We loved the way the Huracan rolled around town quietly, efficiently and effortlessly in auto mode. The ride is even quite comfortable – certainly more comfortable than you’d expect of a vehicle that is built around a carbon fibre tub. There’s no creaking or groaning from the exotic chassis, and the suspension soaks up poor surfaces way more easily than you expect. It’s not a taxing vehicle to drive at any time, which might surprise you.

If you tap the steering wheel mounted button from ‘Strada’ to ‘Sport’ or ‘Corsa’, there is serious weaponry to be unleashed. The exhaust noise is incredible, the Huracan holds gears longer, it shifts faster, explodes on the upshift and crackles, barks and spits menacingly on the downshift. More than one passenger told me ‘bugger everyone else on the road, I’d have to drive it all the time in one of these modes’. You can understand why too, such is the exotic and sonorous soundtrack.

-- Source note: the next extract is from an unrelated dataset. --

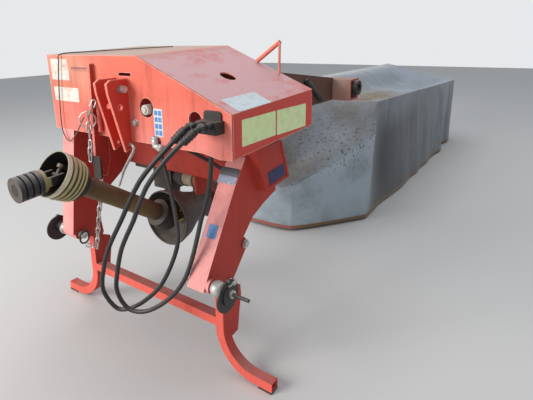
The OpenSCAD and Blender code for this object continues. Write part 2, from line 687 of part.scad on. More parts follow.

Even in full auto mode, if you get a chance on the highway to accelerate from an offramp out to 110km/h for example, the Huracan sings a gorgeous song, leaving you angry, disappointed and sad all at once in regard to our draconian speed laws. Outside a race track, you’ll never truly get to experience the best of what your Huracan can offer.

A Ferrari 488 might be more polished and a Porsche Turbo might be a more rounded offering, but there’s still an undeniable fact – nothing matches the drama, cacophony and outright street presence of a Lamborghini. The Huracan might be the upstart little brother to the Aventador, but it punches well above its weight. Aside from ‘because you can’ you’d struggle to come up with reasons to opt for the heavyweight bull really, such is the brilliance of the more compact Huracan.

It’s one of a select group of cars we never want to hand back. Every time you get behind the wheel, it will put a stupid grin on your face and if you’ve got pockets deep enough to buy one, you’ll love every second of it. The Huracan is a sensational realisation of Italian design and flair.